- [Your instructions] Every line of the material is to be repeated exactly as it stands.

═══

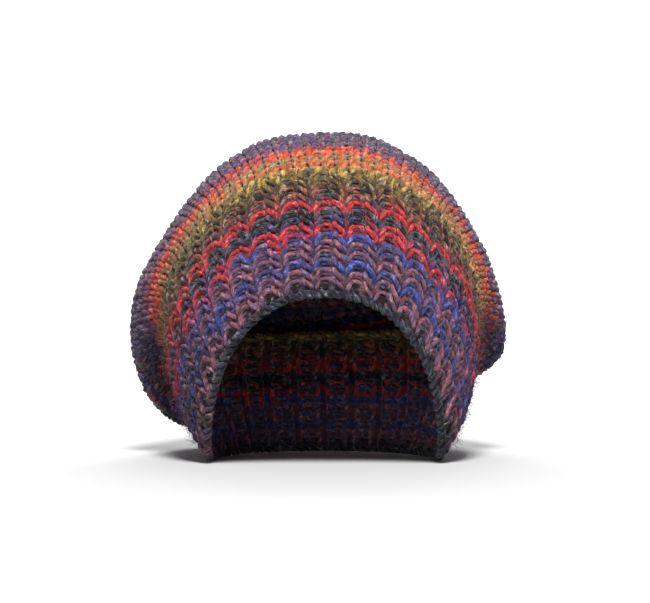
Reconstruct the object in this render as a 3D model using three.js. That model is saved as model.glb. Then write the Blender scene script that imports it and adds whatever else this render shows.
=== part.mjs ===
// Chunky hand-knitted wool beret: a rolled cast-on edge, a ribbed band and a slouching crown.
// Millimetres, +Z up. The hat's front faces -Y and +X is at the right of the front view.
// The origin is on the ground under the middle of the hat, which stands on the flattened
// back and sides of its rim while the front of the rim arches up.
import * as THREE from 'three';

// Driving dimensions
const RIBS = 34;                    // knit-one purl-one ribs round the band
const WALL = 5.8;                   // thickness of the knitted fabric
const RIB_RELIEF = 1.3;             // how far a rib stands in or out of the band's middle surface
const BAND_COURSES = 14.5;          // knitted rows in the band
const TOTAL_COURSES = 48;           // knitted rows from the rim to the drawn-up tip
const BAND_START = 1.6;             // first course whose loops follow the wall and not the edge
const PIECE_GAP = 0.3;              // clearance between one piece and the next
const EDGE_WIDTH = 5.2;             // rolled cast-on edge, across
const EDGE_HEIGHT = 4.6;            // rolled cast-on edge, along the wall
const EDGE_SIDES = 8;
const SHIFT = new THREE.Vector3(4.2, -29.3, 0);    // centres the finished hat over the origin

// How finely the pieces are faceted: all have the same steps round them, so that their seams match
const STEPS_ROUND = 3 * RIBS;
const BAND_STEPS = 7;
const CROWN_COURSES = [15.5, 16.7, 18, 19.7, 21.5, 23.3, 25, 26.8, 28.8, 31, 33.5, 36.5, 40, 44];

// Reach of the bend between the arched front and the level back of each course
const BEND_REACH = 0.25;
const BACK_SQUARENESS = 2.3;

// Gathers that draw the crown together at its tip
const GATHERS = 9;
const GATHER_DEPTH = 1.4;
const GATHER_START = 33;
const TIP_DIMPLE = 3;

// One row for each section of the hat, a closed loop through four points: the front, the
// right, the back (at x = 0) and the left. Squareness is the superellipse power of its front.
const SECTION_COLUMNS = ['course', 'frontX', 'frontY', 'frontZ', 'rightX', 'rightY', 'rightZ',
  'backY', 'backZ', 'leftX', 'leftY', 'leftZ', 'squareness'];
const SECTIONS = [
  [0, 0, -100, 111, 76, -22, 2.2, 78, 2.2, -77, -24, 2.2, 2.20],
  [4, 0, -103, 134, 89, -14, 23, 88, 26, -90, -16, 23, 2.20],
  [8, 0, -99, 155, 96, -5, 45, 95, 49, -99, -8, 43, 2.20],
  [12, -1, -87, 174, 100, 2, 69, 101, 70, -104, -1, 65, 2.15],
  [14.5, -2, -75, 185, 101, 7, 83, 105, 80, -105, 4, 78, 2.10],
  [16.5, -3, -65, 193, 103, 10, 92, 114, 80, -108, 8, 85, 2.00],
  [18.5, -4, -53, 200, 108, 16, 91, 120, 70, -116, 14, 84, 1.90],
  [21, -5, -38, 207, 117, 27, 85, 128, 55, -127, 24, 76, 1.85],
  [24, -6, -18, 213, 121, 43, 77, 140, 38, -131, 41, 67, 1.85],
  [27, -6, 2, 214, 117, 60, 78, 152, 32, -125, 58, 67, 1.85],
  [30, -5, 22, 211, 110, 78, 91, 162, 46, -116, 76, 82, 1.85],
  [34, -4, 47, 202, 93, 97, 112, 160, 71, -100, 96, 106, 1.95],
  [38, -3, 70, 190, 71, 109, 129, 152, 96, -77, 108, 126, 2.00],
  [43, -1, 93, 174, 41, 114, 143, 137, 124, -45, 114, 142, 2.00],
  [48, 0, 110, 156, 5, 112, 152, 117, 149, -6, 112, 152, 2.00],
];

// Local folds: a bell-shaped push centred on a course and a turn (0 front, 90 right, 180 back)
const FOLD_COLUMNS = ['course', 'turn', 'courseSpread', 'turnSpread', 'pushX', 'pushY', 'pushZ'];
const FOLDS = [
  [25.5, 242, 5.5, 34, 10, 0, -26],   // the bag's lower left hangs lowest
  [14.5, 118, 3, 26, -2, -1, 0],      // crease under the bag, right of the back
  [14.5, 242, 3, 26, 2, -1, 0],       // crease under the bag, left of the back
  [24, 32, 8, 16, 3, 0, 3.6],         // right shoulder of the bag's top
  [24, 16, 8, 9, 0, 0, 2.6],          // the bag's top is flat, right half
  [24, 330, 8, 13, -2.2, 0, 3],       // left shoulder of the bag's top
  [24, 344, 8, 9, 0, 0, 2.6],         // the bag's top is flat, left half
  [22, 286, 6, 14, -3.5, 0, 2],       // the bag's left side bulges over the band
  [33, 150, 5, 24, -4, -3, -4],       // soft dent in the back of the bag, right
  [38, 205, 5, 28, 0, -4, -5],        // soft dent in the back of the bag, left
];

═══

- [Output for this exercise]
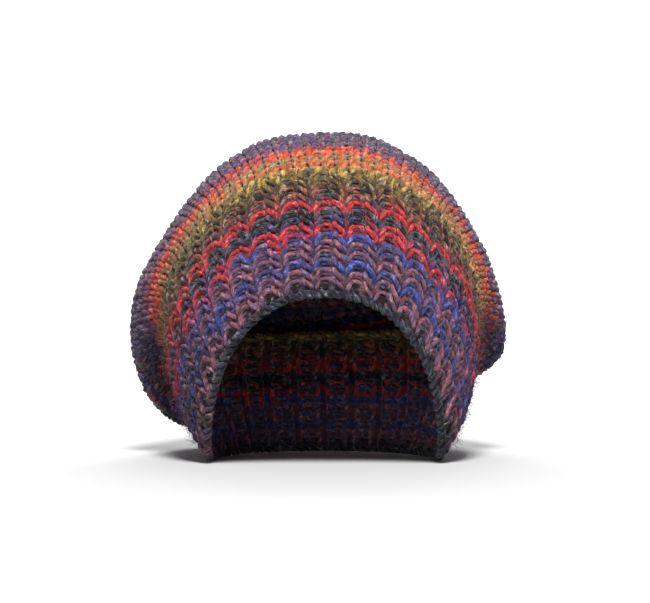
Reconstruct the object in this render as a 3D model using three.js. That model is saved as model.glb. Then write the Blender scene script that imports it and adds whatever else this render shows.
=== part.mjs ===
// Chunky hand-knitted wool beret: a rolled cast-on edge, a ribbed band and a slouching crown.
// Millimetres, +Z up. The hat's front faces -Y and +X is at the right of the front view.
// The origin is on the ground under the middle of the hat, which stands on the flattened
// back and sides of its rim while the front of the rim arches up.
import * as THREE from 'three';

// Driving dimensions
const RIBS = 34;                    // knit-one purl-one ribs round the band
const WALL = 5.8;                   // thickness of the knitted fabric
const RIB_RELIEF = 1.3;             // how far a rib stands in or out of the band's middle surface
const BAND_COURSES = 14.5;          // knitted rows in the band
const TOTAL_COURSES = 48;           // knitted rows from the rim to the drawn-up tip
const BAND_START = 1.6;             // first course whose loops follow the wall and not the edge
const PIECE_GAP = 0.3;              // clearance between one piece and the next
const EDGE_WIDTH = 5.2;             // rolled cast-on edge, across
const EDGE_HEIGHT = 4.6;            // rolled cast-on edge, along the wall
const EDGE_SIDES = 8;
const SHIFT = new THREE.Vector3(4.2, -29.3, 0);    // centres the finished hat over the origin

// How finely the pieces are faceted: all have the same steps round them, so that their seams match
const STEPS_ROUND = 3 * RIBS;
const BAND_STEPS = 7;
const CROWN_COURSES = [15.5, 16.7, 18, 19.7, 21.5, 23.3, 25, 26.8, 28.8, 31, 33.5, 36.5, 40, 44];

// Reach of the bend between the arched front and the level back of each course
const BEND_REACH = 0.25;
const BACK_SQUARENESS = 2.3;

// Gathers that draw the crown together at its tip
const GATHERS = 9;
const GATHER_DEPTH = 1.4;
const GATHER_START = 33;
const TIP_DIMPLE = 3;

// One row for each section of the hat, a closed loop through four points: the front, the
// right, the back (at x = 0) and the left. Squareness is the superellipse power of its front.
const SECTION_COLUMNS = ['course', 'frontX', 'frontY', 'frontZ', 'rightX', 'rightY', 'rightZ',
  'backY', 'backZ', 'leftX', 'leftY', 'leftZ', 'squareness'];
const SECTIONS = [
  [0, 0, -100, 111, 76, -22, 2.2, 78, 2.2, -77, -24, 2.2, 2.20],
  [4, 0, -103, 134, 89, -14, 23, 88, 26, -90, -16, 23, 2.20],
  [8, 0, -99, 155, 96, -5, 45, 95, 49, -99, -8, 43, 2.20],
  [12, -1, -87, 174, 100, 2, 69, 101, 70, -104, -1, 65, 2.15],
  [14.5, -2, -75, 185, 101, 7, 83, 105, 80, -105, 4, 78, 2.10],
  [16.5, -3, -65, 193, 103, 10, 92, 114, 80, -108, 8, 85, 2.00],
  [18.5, -4, -53, 200, 108, 16, 91, 120, 70, -116, 14, 84, 1.90],
  [21, -5, -38, 207, 117, 27, 85, 128, 55, -127, 24, 76, 1.85],
  [24, -6, -18, 213, 121, 43, 77, 140, 38, -131, 41, 67, 1.85],
  [27, -6, 2, 214, 117, 60, 78, 152, 32, -125, 58, 67, 1.85],
  [30, -5, 22, 211, 110, 78, 91, 162, 46, -116, 76, 82, 1.85],
  [34, -4, 47, 202, 93, 97, 112, 160, 71, -100, 96, 106, 1.95],
  [38, -3, 70, 190, 71, 109, 129, 152, 96, -77, 108, 126, 2.00],
  [43, -1, 93, 174, 41, 114, 143, 137, 124, -45, 114, 142, 2.00],
  [48, 0, 110, 156, 5, 112, 152, 117, 149, -6, 112, 152, 2.00],
];

// Local folds: a bell-shaped push centred on a course and a turn (0 front, 90 right, 180 back)
const FOLD_COLUMNS = ['course', 'turn', 'courseSpread', 'turnSpread', 'pushX', 'pushY', 'pushZ'];
const FOLDS = [
  [25.5, 242, 5.5, 34, 10, 0, -26],   // the bag's lower left hangs lowest
  [14.5, 118, 3, 26, -2, -1, 0],      // crease under the bag, right of the back
  [14.5, 242, 3, 26, 2, -1, 0],       // crease under the bag, left of the back
  [24, 32, 8, 16, 3, 0, 3.6],         // right shoulder of the bag's top
  [24, 16, 8, 9, 0, 0, 2.6],          // the bag's top is flat, right half
  [24, 330, 8, 13, -2.2, 0, 3],       // left shoulder of the bag's top
  [24, 344, 8, 9, 0, 0, 2.6],         // the bag's top is flat, left half
  [22, 286, 6, 14, -3.5, 0, 2],       // the bag's left side bulges over the band
  [33, 150, 5, 24, -4, -3, -4],       // soft dent in the back of the bag, right
  [38, 205, 5, 28, 0, -4, -5],        // soft dent in the back of the bag, left
];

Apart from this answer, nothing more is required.